Amos Oz : Lutter contre le fanatisme

New-York Times 14 septembre 2001

Arad, Israël.

Une vague de fanatisme religieux et nationaliste traverse actuellement l'Islam, des Philippines à Gaza, à la Libye, à l'Algérie, d'Afghanistan d'Iran, d'Irak au Liban et au Soudan. Ici, en Israël, nous subissons de plein fouet cette onde fatale de fanatisme : nous sommes témoins de manière quasi-quotidienne du lien effectué entre l'incitation à la haine et les assassinats de masse, entre les sermons religieux célébrant le djihad et sa réalisation dans des attentats-suicides contre des civils innocents.

Le fait d'être victimes du fondamentalisme arabe et musulman souvent nous aveugle, et nous fait oublier que la montée de l'extrémisme religieux et chauvin n'emporte pas uniquement le monde de l'Islam, mais existe aussi dans diverses régions chrétiennes, et même chez le peuple juif.

S'il s'avère que la terrible épreuve endurée par l'Amérique aujourd'hui découle de son image de « Grand Satan », que véhiculent avec insistance certains mollahs et ayatollahs fanatiques, alors l'Amérique, comme Israël - le « Petit Satan » - doit se préparer à un combat long et difficile.

Même si ce n'est qu'une réaction simplement humaine, le choc et la douleur n'empêchent pas une petite voix de murmurer à certains d'entre nous, ici en Israël : « Au moins, maintenant, ils vont comprendre ce que nous subissons », ou : « Ils vont tous enfin nous soutenir ». Mais cette petite voix est extrêmement dangereuse.
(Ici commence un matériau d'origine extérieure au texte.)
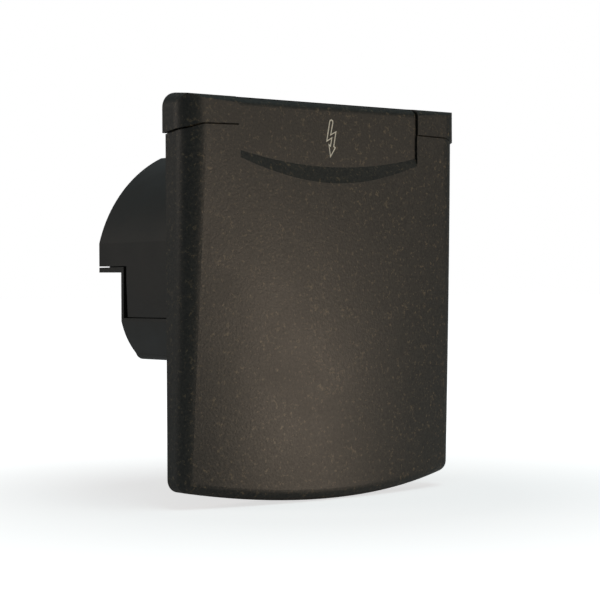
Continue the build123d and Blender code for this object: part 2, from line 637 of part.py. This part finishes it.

Elle pourrait nous faire oublier que, malgré le fondamentalisme musulman et le terrorisme arabe, rien ne justifie l'occupation persistante et l'oppression du peuple palestinien par Israël. Nous n'avons pas le droit de refuser aux Palestiniens leur droit naturel à l'autodétermination. Deux vastes océans n'ont pu protéger l'Amérique du terrorisme ; l'occupation de la Cisjordanie et Gaza n'assure pas la sécurité d'Israël ; au contraire, elle complique et rend plus difficile notre défense. Cesser cette occupation au plus tôt sera bénéfique tant aux occupants qu'aux occupés.

Il est aussi tentant qu'aisé de tomber dans toutes sortes de clichés racistes concernant la « mentalité musulmane », le « tempérament arabe » et autres insanités. L'atrocité commise contre New York et Washington nous rappelle avec acuité qu'il ne s'agit pas d'une guerre de religion ni d'une guerre entre nations. Il s'agit, une fois de plus, d'une bataille entre - des fanatiques, pour qui la fin, qu'elle soit religieuse, nationaliste ou idéologique, sanctifie les moyens, - et nous tous, qui attribuons un caractère sacré à la vie.

Les répugnantes manifestations de joie à Gaza et à Ramallah, alors que des gens étaient encore des torches vivantes à New York, ne doivent faire oublier à tout être humain digne de ce nom que la grande majorité des Arabes et des musulmans n'est pas complice de ce crime et ne s'en réjouit pas. La plupart d'entre eux sont choqués, attristés, comme le reste de l'humanité. Peut-être ont-ils d'ailleurs des raisons particulières d'inquiétude, car on entend déjà par endroits de vilaines expressions fourre-tout de sentiments antimusulmans. De tels sentiments ne constituent pas une réponse appropriée aux attentats récents - au contraire ils ne font que conforter les espérances de leurs auteurs.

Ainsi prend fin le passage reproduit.